Like Marx and Engels, Stirner wielded some influencein Russia, but that of French socialism was more extensive.

The influence of Young Germany must here be given due weight, not forgetting its manifestations in the field of literature, and Heine's writings in especial. But all the similar movements had their effect upon Young Russia: Young Italy; Young Poland; the Mazzinist organisation known as Young Europe; and the analogous movements in France, Belgium, Spain, etc. Even before 1848, but still more after that year, during the epoch of reaction, Russian political refugees entered into association with German and other refugees in Switzerland, Paris, and London.

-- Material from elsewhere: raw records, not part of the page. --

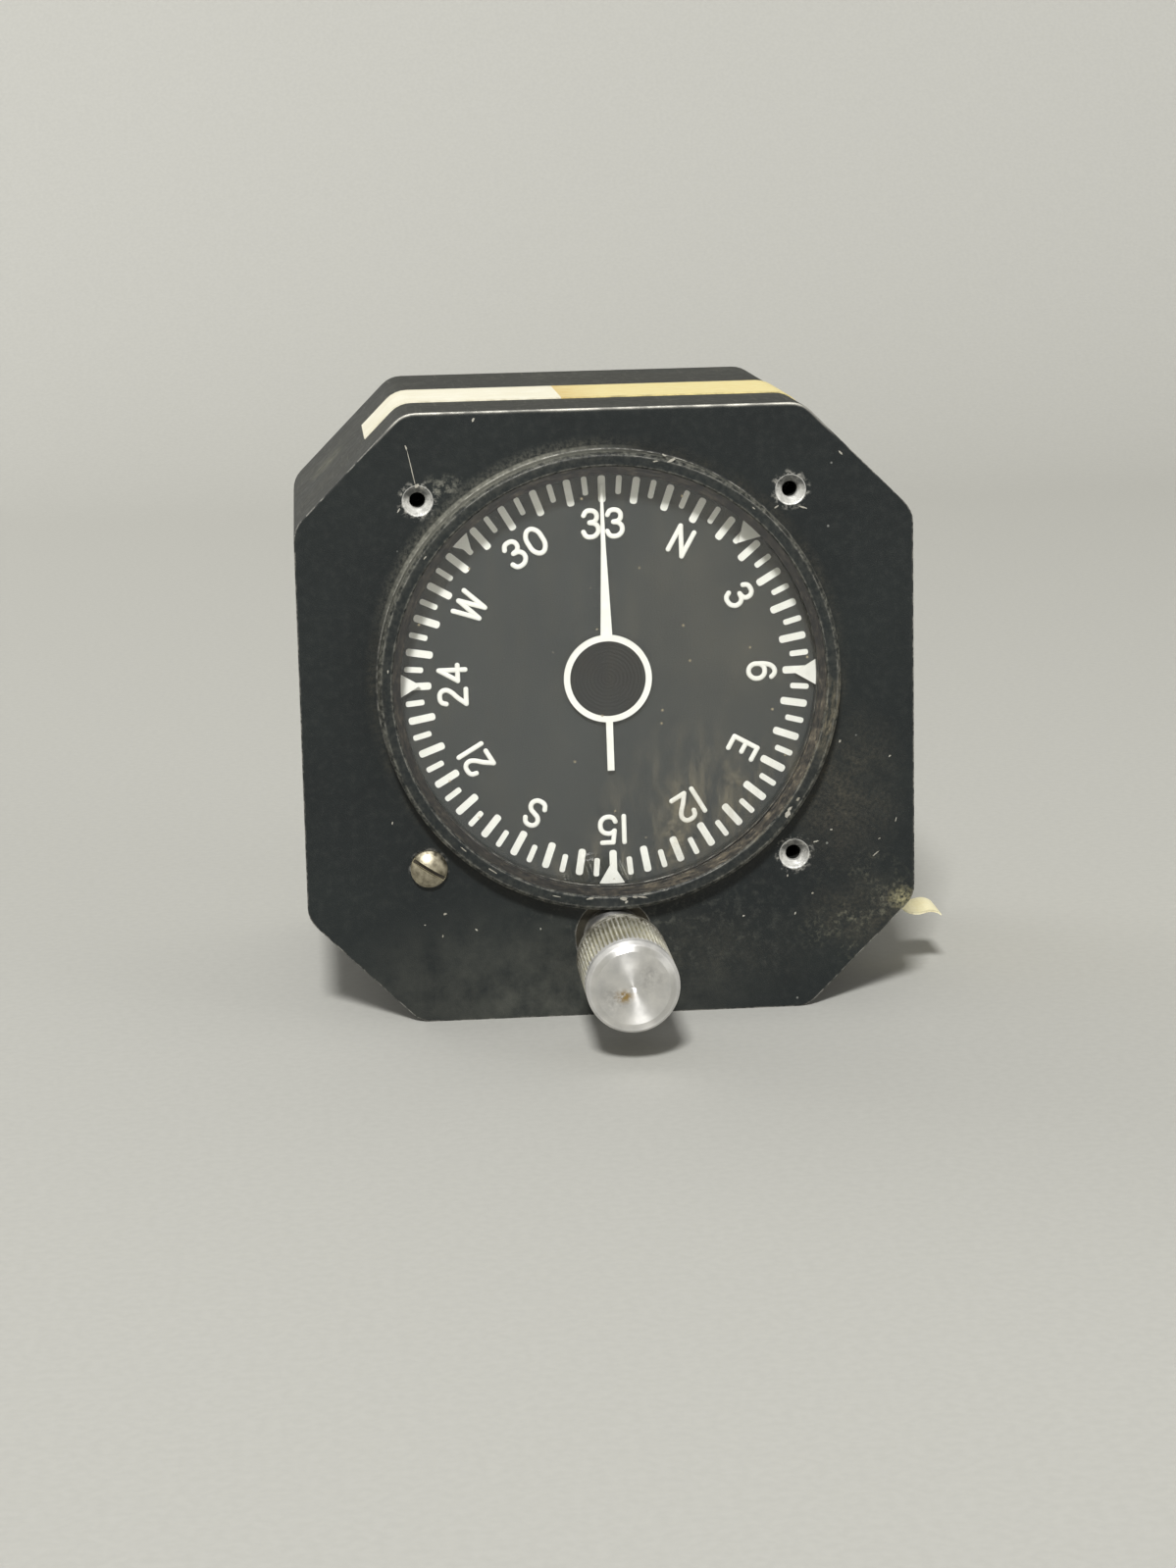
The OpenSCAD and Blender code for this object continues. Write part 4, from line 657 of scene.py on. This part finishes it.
# finishes by material slot, and those of single pieces
white = dialWhite()
finishes = {
    "case_paint": stovedEnamel(),
    "card_paint": mattLacquer(),
    "mark_paint": white,
    "glass": coverPane(),
    "rubber": bloomedRubber(),
    "label_paper": agedPaper(),
    "gold_tape": agedTape("agedGoldTape", base="#f5e6a2", deep="#d3aa5a"),
    "steel": machined("machinedSteel", "#8f9092", "#6d6c69", metallic=1.0, rough=0.32),
    "aluminium": machined("machinedAluminium", "#c2c1bd", "#a3a09a", metallic=1.0, rough=0.34),
    "dark_metal": machined("blackenedMetal", "#3a3936", "#24231f", metallic=0.6, rough=0.42),
    "brass": machined("machinedBrass", "#c2a669", "#94794a", metallic=1.0, rough=0.3),
}
special = {
    "face_screw": dullBrass(),
    "knob_bushing": machined("sootyBrass", "#4a463c", "#2d2b26", metallic=0.8, rough=0.4),
    "pointer_hub": turnedLacquer(),
    "retaining_ring": tarnishedRing(),
    "knob": turnedAluminium(),
    "loose_tape_end": agedTape("paleTapeEnd", base="#fbf4cd", deep="#ead9a0"),
}
for part in frame["record"]["subparts"]:
    name = part["node"]
    carried = frame["nodes"][name]
    carried.data.materials.clear()
    carried.data.materials.append(special.get(name, finishes[part["material_slot"]]))
print("carried-over parts finished")


# makes a piece of a shape that was drawn in millimetres
def addPiece(shape, name, body, finish, smooth=True):
    bmesh.ops.scale(shape, vec=(mm, mm, mm), verts=shape.verts)
    mesh = bpy.data.meshes.new(name)
    shape.to_mesh(mesh)
    shape.free()
    for face in mesh.polygons:
        face.use_smooth = smooth
    mesh.materials.append(finish)
    made = bpy.data.objects.new(name, mesh)
    scene.collection.objects.link(made)
    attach(made, body)
    return made


# dial scale: bars with rounded corners, as the paint was laid on the card
scaleSet = {"front": 2.05, "back": 2.25, "outer": 34.6, "step": 5, "longStep": 10, "longBar": (1.25, 4.6),
            "shortBar": (0.95, 3.2), "corner": 0.38, "heading": 330.6}
scaleShape = bmesh.new()
thick = scaleSet["back"] - scaleSet["front"]
middle = (scaleSet["back"] + scaleSet["front"]) / 2
for angle in range(0, 360, scaleSet["step"]):
    wide, long = scaleSet["shortBar" if angle % scaleSet["longStep"] else "longBar"]
    bar = bmesh.ops.create_cube(scaleShape, size=1.0)["verts"]
    bmesh.ops.scale(scaleShape, vec=(wide, thick, long), verts=bar)
    edges = {edge for corner in bar for edge in corner.link_edges}
    upright = [edge for edge in edges if abs(edge.verts[0].co.y - edge.verts[1].co.y) > thick / 2]
    cut = bmesh.ops.bevel(scaleShape, geom=upright, offset=wide * scaleSet["corner"], segments=3,
                          profile=0.5, affect="EDGES", material=-1)
    bar = list({v for f in cut["faces"] for v in f.verts})
    bmesh.ops.translate(scaleShape, vec=(0, middle, scaleSet["outer"] - long / 2), verts=bar)
    turned = Matrix.Rotation(math.radians(angle - scaleSet["heading"]), 3, "Y")
    bmesh.ops.rotate(scaleShape, cent=(0, 0, 0), matrix=turned, verts=bar)
dialScale = addPiece(scaleShape, "dialScale", "card", white, smooth=False)
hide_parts("card_ticks")
print("dial scale laid")

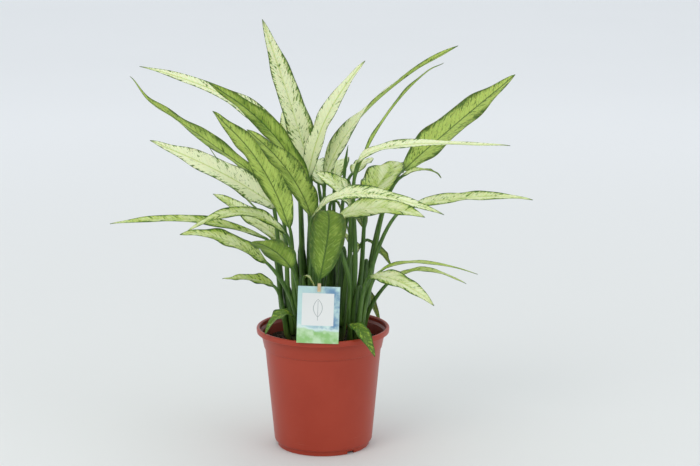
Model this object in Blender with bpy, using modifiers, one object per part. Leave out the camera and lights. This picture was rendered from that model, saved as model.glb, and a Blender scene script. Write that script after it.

All these influences continued to affect the aristocracy, but the bourgeois intelligentsia was now increasing notably in numbers. The intelligentsia reacted upon the mužik, inclining the latter to the adoption of similar ideals. The mužik may be conservative or progressive, but is in any case oppositional and even revolutionary in outlook, as is shown by frequent revolts. The mužik is as a rule illiterate, but reading is not everything. He thinks and observes, doing these things often no less successfully than his cultured teachers. The mužik notes the technical changes and improvements rendered possible by scientific progress, he has a word with an official, an officer, a merchant, a commercial traveller; he hears what is going on in "Piter" (St. Petersburg); sometimes he reads, and passes on the result to his fellows. Ex-villagers return to see him from the town; as workman and as soldier he makes the acquaintance of a wider world; he has personal experience of the arbitrariness of officials and the indifference of popes; he experiences hunger and suffering, and again suffering and hunger—he becomes oppositional and revolutionary.